Set down, exactly as they appear, the lines from the line holding "the centre of the top left hanging hole" through the line holding "bpy.context.scene.collection.objects.link(empty)", inclusive; output nothing outside that range.
>>>>>
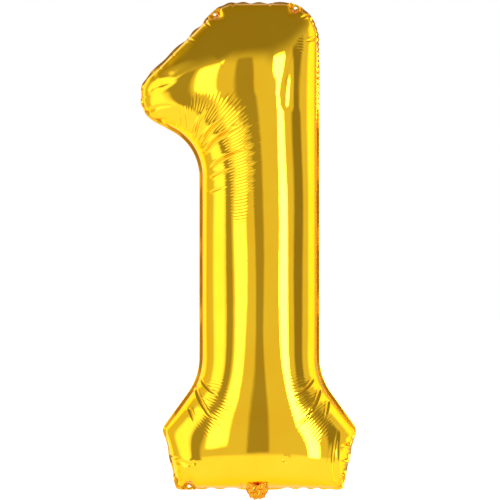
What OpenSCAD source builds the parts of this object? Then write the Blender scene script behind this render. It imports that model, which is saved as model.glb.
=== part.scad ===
// Foil number balloon, numeral 1, inflated and sealed.
// Two die-cut film panels are welded face to face round their edge. A flat
// two-film valve passes through the bottom edge into a filling neck.
// Drawing frame: X across the front, Y from front to back, Z up from the
// bottom cut edge. The finished part is moved so that its origin is the
// centre of the top left hanging hole.

/* [Outline] */
// Height from cut edge to cut edge
height = 860; // [820:5:920]
// Width of the upright stem over its cut edges
stem_w = 212; // [200:2:224]
// Width over the two points of the foot
foot_w = 344; // [330:2:360]
// Width of the bottom edge
foot_base_w = 294; // [280:2:310]
// Height of the foot's points above the bottom edge
foot_point_z = 108; // [95:1:120]
// Height at which the stem starts to flare into the foot
flare_z = 199; // [175:1:215]
// Reach of the arm's nose to the left of the stem's centre line
arm_reach = 210; // [195:1:220]
// Height at which the underside of the arm meets the stem
arm_root_z = 606; // [590:1:620]
// Height of the arm's nose, lower corner
nose_low_z = 661; // [655:1:668]
// Height of the arm's nose, upper corner
nose_high_z = 718; // [712:1:726]
// Distance of the top left shoulder from the stem's centre line
shoulder_x = 65; // [58:1:72]

/* [Film] */
// Thickness drawn for one film, thicker than the real 0.035 so that it is a sound solid
film_t = 0.4; // [0.3:0.05:0.6]
// Width of the welded edge outside the weld line
weld_w = 5; // [4:0.5:7]
// Largest half depth of the inflated body
bulge = 132; // [100:1:140]

/* [Hanging eyelets] */
// Radius of the welded land that dips into the body round each hole
land_r = 11; // [10:0.5:12]
// Radius of the punched hole
hole_r = 2.5; // [1.5:0.25:3]
// Distance of the hole's centre inside the weld line
hole_inset = 2; // [1.5:0.25:3]

/* [Valve] */
// Width of the two valve films
valve_w = 26; // [20:1:30]
// Length of the valve above the bottom cut edge
valve_l = 115; // [90:5:140]

/* [Filling neck] */
// Width of the neck
neck_w = 38; // [34:1:42]
// Distance of the neck's centre to the left of the stem's centre line
neck_x = 4; // [0:1:20]
// Radius in which the neck curls forward
neck_r = 30; // [28:1:34]
// Length of the flat end of the neck
neck_flat_l = 22; // [20:1:24]
// Radius of the inlet hole in the back film of the neck
inlet_r = 4; // [3:0.25:5]

/* [Hidden] */

gold = [0.95, 0.75, 0.1];
clear_film = [0.9, 0.92, 0.95, 0.6];
valve_t = 0.2;               // one valve film
weld_overlap = 1;            // how far the fused edge reaches under the panels' edge
land_edge = 2;               // distance of a land's straight edge inside the cut edge
dip_reach = 36;              // how far into the body the film bends round a land
fit_gap = 0.1;               // clearance beside the valve
hinge_z = -1;                // the neck folds on this line, just below the cut edge
neck_root_z = -1.3;
neck_start = -45;            // heading of the neck at its root, below the horizontal
neck_end = 50;               // heading of the neck at its flat end, above the horizontal
neck_seam_w = 4;             // welded strip along each side of the neck
stem_x = stem_w / 2;
blend_power = 6;             // sharpness of the blend between the cross-wise and upright bulge
blend_step = 14;             // spacing of the places over which the upright bulge is averaged
arc_steps = 10;
$fn = 64;

// Corners of the cut outline, anticlockwise from the bottom left: [x, z, radius]
corners = [
    [-foot_base_w / 2, 0, 8],
    [foot_base_w / 2, 0, 8],
    [foot_w / 2, foot_point_z, 14],
    [stem_x, flare_z, 110],
    [stem_x, height, 68],
    [-shoulder_x, height, 60],
    [-arm_reach, nose_high_z, 45],
    [-arm_reach, nose_low_z, 48],
    [-stem_x, arm_root_z, 90],
    [-stem_x, flare_z, 110],
    [-foot_w / 2, foot_point_z, 14]
];

// Eyelets: [x, z, direction of the outward normal], with x and z on the weld line
eyelet_top_left_at = [-80, height - 22, 132];
eyelet_top_right_at = [stem_x - 42.4, height - 10.4, 66];
eyelet_bottom_left_at = [-124, weld_w, 270];
eyelets = [eyelet_top_left_at, eyelet_top_right_at, eyelet_bottom_left_at];

function unit(v) = v / norm(v);
function flat_point(c) = [c[0], c[1]];

// Points of one rounded corner, moved inwards by inset
function corner_arc(before, here, after, inset) =
    let (
        a = unit(flat_point(before) - flat_point(here)),
        b = unit(flat_point(after) - flat_point(here)),
        half = acos(a * b) / 2,
        turn = sign(a[1] * b[0] - a[0] * b[1]),
        centre = flat_point(here) + unit(a + b) * here[2] / sin(half),
        first = flat_point(here) + a * here[2] / tan(half) - centre,
        start = atan2(first[1], first[0]),
        r = here[2] - turn * inset
    )
    [for (k = [0:arc_steps])
        let (angle = start + turn * (180 - 2 * half) * k / arc_steps)
        centre + r * [cos(angle), sin(angle)]];

// The outline, moved inwards by inset
function outline(inset) =
    let (n = len(corners))
    [for (i = [0:n - 1]) each corner_arc(corners[(i + n - 1) % n], corners[i], corners[(i + 1) % n], inset)];

// Where an outline crosses the line on which coordinate axis has the value v
function crossings(points, axis, v) =
    let (n = len(points), other = 1 - axis)
    [for (i = [0:n - 1])
        let (p = points[i], q = points[(i + 1) % n])
        if ((p[axis] < v) != (q[axis] < v))
            p[other] + (q[other] - p[other]) * (v - p[axis]) / (q[axis] - p[axis])];

// Half depth of a round bulge of at most cap, at the distances a and b from its two edges
function round_bulge(a, b, cap) =
    let (chord = min(a + b, 2 * cap), d = min(a, b))
    d <= 0 ? 0 : d >= chord / 2 ? chord / 2 : sqrt(d * (chord - d));

// The same in the upright direction through [x, z], or 0 outside the outline
function upright_bulge(edge, x, z, cap) =
    let (
        zs = crossings(edge, 0, x),
        under = [for (v = zs) if (v <= z) v],
        over = [for (v = zs) if (v > z) v]
    )
    len(under) % 2 == 0 || len(over) == 0 ? 0 : round_bulge(z - max(under), min(over) - z, cap);

function mean(list) = list * [for (v = list) 1] / len(list);

// Both bulges together. The upright one is averaged from side to side, so that inner corners stay smooth
function depth_at(edge, x, z, left, right, cap) =
    let (
        across = round_bulge(x - left, right - x, cap),
        upright = mean([for (k = [-3:3])
            upright_bulge(edge, min(max(x + k * blend_step, left + 1), right - 1), z, cap)])
    )
    min(across, upright) < 0.001 ? 0
    : pow(pow(across, -blend_power) + pow(upright, -blend_power), -1 / blend_power);

// Rows are close together near the bottom and top edges, and columns near the sides
bottom_rows = 9;
middle_rows = 30;
top_rows = 15;
rows = bottom_rows + middle_rows + top_rows;
columns = 32;
bottom_band = 60;
top_band = 62;
function row_height(i, low, high) =
    i <= bottom_rows ? low + bottom_band * (1 - cos(90 * i / bottom_rows))
    : i <= bottom_rows + middle_rows
    ? low + bottom_band + (high - top_band - low - bottom_band) * (i - bottom_rows) / middle_rows
    : high - top_band * (1 - cos(90 * (rows - i) / top_rows));
function column_share(j) = 0.5 - 0.5 * cos(180 * j / columns);

// How far a point at [x, z] moves to clear the lands
function dip_shift(e, x, z) =
    let (
        inward = [-cos(e[2]), -sin(e[2])],
        from = [x - e[0], z - e[1]],
        along = from[0] * inward[1] - from[1] * inward[0],
        depth = min(max(from * inward, 0), dip_reach),
        dip_r = land_r - weld_overlap
    )
    abs(along) >= dip_r || depth >= dip_reach ? [0, 0]
    : inward * sqrt(dip_r * dip_r - along * along) * (1 + cos(180 * depth / dip_reach)) / 2;
function dipped(x, depth, z) =
    let (shift = dip_shift(eyelets[0], x, z) + dip_shift(eyelets[1], x, z) + dip_shift(eyelets[2], x, z))
    [x + shift[0], -film_t - depth, z + shift[1]];

// Skin of the front half, inset from the cut outline, as rows of points
function skin(inset, cap) =
    let (
        edge = outline(inset),
        low = inset,
        hair = 0.02,
        high = max([for (p = edge) p[1]]) - hair
    )
    [for (i = [0:rows])
        let (
            z = row_height(i, low, high),
            xs = crossings(edge, 1, min(max(z, low + hair), high - hair)),
            left = min(xs),
            right = max(xs)
        )
        for (j = [0:columns])
            let (
                x = left + (right - left) * column_share(j),
                on_edge = i == 0 || i == rows || j == 0 || j == columns
            )
            dipped(x, on_edge ? 0 : depth_at(edge, x, z, left, right, cap), z)];

// One film of the body: the front one, standing on the front face of the sealed rim
module panel() {
    outer = skin(weld_w, bulge);
    inner = skin(weld_w + film_t, bulge - film_t);
    w = columns + 1;
    count = len(outer);
    rim = [
        for (j = [0:columns - 1]) j,
        for (i = [0:rows - 1]) i * w + columns,
        for (j = [columns:-1:1]) rows * w + j,
        for (i = [rows:-1:1]) i * w
    ];
    faces = [
        for (i = [0:rows - 1], j = [0:columns - 1])
            let (a = i * w + j)
            each [[a, a + 1, a + w], [a + 1, a + w + 1, a + w],
                  [a + count, a + w + count, a + 1 + count], [a + 1 + count, a + w + count, a + w + 1 + count]],
        for (k = [0:len(rim) - 1])
            let (a = rim[k], b = rim[(k + 1) % len(rim)])
            each [[a, b + count, b], [a, a + count, b + count]]
    ];
    polyhedron(concat(outer, inner), faces);
}

module front_panel() {
    color(gold) panel();
}

module back_panel() {
    color(gold) mirror([0, 1, 0]) panel();
}

// Flat passage of the valve through the bottom edge
module valve_passage() {
    translate([-neck_x, 0, weld_w])
        cube([valve_w + 2 * fit_gap, 2 * valve_t, 4 * weld_w], center = true);
}

// A plate of both films, in the plane of the seam
module seam_plate() {
    rotate([90, 0, 0])
        linear_extrude(2 * film_t, center = true)
            children();
}

// Outline of one welded land, half round on its inner side
module land(e) {
    intersection() {
        translate([e[0], e[1]]) circle(r = land_r);
        polygon(outline(land_edge));
    }
}

module sealed_rim() {
    color(gold)
        difference() {
            seam_plate() difference() {
                polygon(outline(0));
                polygon(outline(weld_w + weld_overlap));
                for (e = eyelets) land(e);
            }
            valve_passage();
        }
}

// One land with its punched hole
module eyelet(e) {
    color(gold)
        difference() {
            seam_plate() land(e);
            translate([e[0] - hole_inset * cos(e[2]), 0, e[1] - hole_inset * sin(e[2])])
                rotate([90, 0, 0])
                    cylinder(r = hole_r, h = 8 * film_t, center = true);
        }
}

module eyelet_top_left() { eyelet(eyelet_top_left_at); }
module eyelet_top_right() { eyelet(eyelet_top_right_at); }
module eyelet_bottom_left() { eyelet(eyelet_bottom_left_at); }

// One valve film. side is -1 for the front film and 1 for the back one
module valve_film(side) {
    color(clear_film)
        translate([-neck_x, side * valve_t / 2, (valve_l + 0.5) / 2])
            cube([valve_w, valve_t, valve_l - 0.5], center = true);
}

module valve_film_front() { valve_film(-1); }
module valve_film_back() { valve_film(1); }

// Centre line of the neck as [y, z], curled forward and then flat, moved to its lower side by out
function neck_line(out) =
    let (
        centre = [-neck_r * cos(90 + neck_start), neck_root_z + neck_r * sin(90 + neck_start)],
        bend_end = [-sin(neck_end), -cos(neck_end)]
    )
    [
        for (k = [0:2 * arc_steps])
            let (angle = neck_start + (neck_end - neck_start) * k / (2 * arc_steps))
            centre + (neck_r + out) * [-sin(angle), -cos(angle)],
        centre + (neck_r + out) * bend_end + neck_flat_l * [-cos(neck_end), sin(neck_end)]
    ];

function reversed(list) = [for (i = [len(list) - 1:-1:0]) list[i]];

// A strip along the neck between two offsets from its centre line, w wide
module neck_strip(from, to, w) {
    rotate([90, 0, 90])
        linear_extrude(w, center = true)
            polygon(concat(neck_line(from), reversed(neck_line(to))));
}

// One neck film with the welded strips along its sides. side is -1 for the upper, front film
module neck_film(side) {
    inner = side * valve_t;
    outer = side * (valve_t + film_t);
    translate([-neck_x, 0, 0]) {
        neck_strip(min(inner, outer), max(inner, outer), neck_w);
        for (s = [-1, 1])
            translate([s * (neck_w - neck_seam_w) / 2, 0, 0])
                neck_strip(min(0, outer), max(0, outer), neck_seam_w);
    }
}

module neck_film_front() {
    color(gold) neck_film(-1);
}

// The inlet hole goes through the back film, in the middle of the flat end
module neck_film_back() {
    path = neck_line(0);
    end = path[len(path) - 1];
    middle = end - neck_flat_l / 2 * [-cos(neck_end), sin(neck_end)];
    color(gold)
        difference() {
            neck_film(1);
            translate([-neck_x, middle[0], middle[1]])
                rotate([-neck_end, 0, 0])
                    translate([0, 0, -1])
                        cylinder(r = inlet_r, h = 2, center = true);
        }
}

// The origin is the centre of the top left hanging hole
hole_at = [eyelet_top_left_at[0] - hole_inset * cos(eyelet_top_left_at[2]), 0,
           eyelet_top_left_at[1] - hole_inset * sin(eyelet_top_left_at[2])];
module placed() {
    translate(-hole_at) children();
}

placed() front_panel();
placed() back_panel();
placed() sealed_rim();
placed() eyelet_top_left();
placed() eyelet_top_right();
placed() eyelet_bottom_left();
placed() valve_film_front();
placed() valve_film_back();
placed() neck_film_front();
placed() neck_film_back();
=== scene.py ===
# Foil number balloon, numeral 1: gold film skins, welded rim, hanging eyelets, filling neck.
import math

import bpy
import numpy as np
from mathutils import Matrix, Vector


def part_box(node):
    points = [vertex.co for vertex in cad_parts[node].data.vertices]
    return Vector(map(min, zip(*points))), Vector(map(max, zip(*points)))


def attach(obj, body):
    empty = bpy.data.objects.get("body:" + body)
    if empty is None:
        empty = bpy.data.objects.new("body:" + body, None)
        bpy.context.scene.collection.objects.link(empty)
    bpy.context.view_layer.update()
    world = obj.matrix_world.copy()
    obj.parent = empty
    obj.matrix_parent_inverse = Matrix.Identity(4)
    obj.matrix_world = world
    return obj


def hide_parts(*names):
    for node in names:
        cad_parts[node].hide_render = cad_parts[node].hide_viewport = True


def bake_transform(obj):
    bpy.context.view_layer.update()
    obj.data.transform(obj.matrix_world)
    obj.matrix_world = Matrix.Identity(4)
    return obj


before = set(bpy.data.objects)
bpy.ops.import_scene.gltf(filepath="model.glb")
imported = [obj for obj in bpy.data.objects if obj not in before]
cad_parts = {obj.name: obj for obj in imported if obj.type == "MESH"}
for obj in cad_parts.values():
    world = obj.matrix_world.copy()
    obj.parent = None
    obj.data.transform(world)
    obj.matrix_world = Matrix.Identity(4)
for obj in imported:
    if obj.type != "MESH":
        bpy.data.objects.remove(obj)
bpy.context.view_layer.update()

MM = 0.001

# ---------------------------------------------------------------- where things are
# Drawing coordinates are millimetres: x from the stem's centre line, z up from the bottom cut edge.
NECK_CENTRE_X = -4.0
valve_low, valve_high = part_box("valve_film_front")
rim_low, rim_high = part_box("sealed_rim")
STEM_X = (valve_low[0] + valve_high[0]) / 2 - NECK_CENTRE_X * MM
BASE_Z = rim_low[2]
HEIGHT = (rim_high[2] - rim_low[2]) / MM


def to_frame(points):
    """Drawing millimetres to metres in the shared frame."""
    points = np.asarray(points, float) * MM
    return points + np.array([STEM_X, 0.0, BASE_Z])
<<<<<
### Response below
// The origin is the centre of the top left hanging hole
hole_at = [eyelet_top_left_at[0] - hole_inset * cos(eyelet_top_left_at[2]), 0,
           eyelet_top_left_at[1] - hole_inset * sin(eyelet_top_left_at[2])];
module placed() {
    translate(-hole_at) children();
}

placed() front_panel();
placed() back_panel();
placed() sealed_rim();
placed() eyelet_top_left();
placed() eyelet_top_right();
placed() eyelet_bottom_left();
placed() valve_film_front();
placed() valve_film_back();
placed() neck_film_front();
placed() neck_film_back();
=== scene.py ===
# Foil number balloon, numeral 1: gold film skins, welded rim, hanging eyelets, filling neck.
import math

import bpy
import numpy as np
from mathutils import Matrix, Vector


def part_box(node):
    points = [vertex.co for vertex in cad_parts[node].data.vertices]
    return Vector(map(min, zip(*points))), Vector(map(max, zip(*points)))


def attach(obj, body):
    empty = bpy.data.objects.get("body:" + body)
    if empty is None:
        empty = bpy.data.objects.new("body:" + body, None)
        bpy.context.scene.collection.objects.link(empty)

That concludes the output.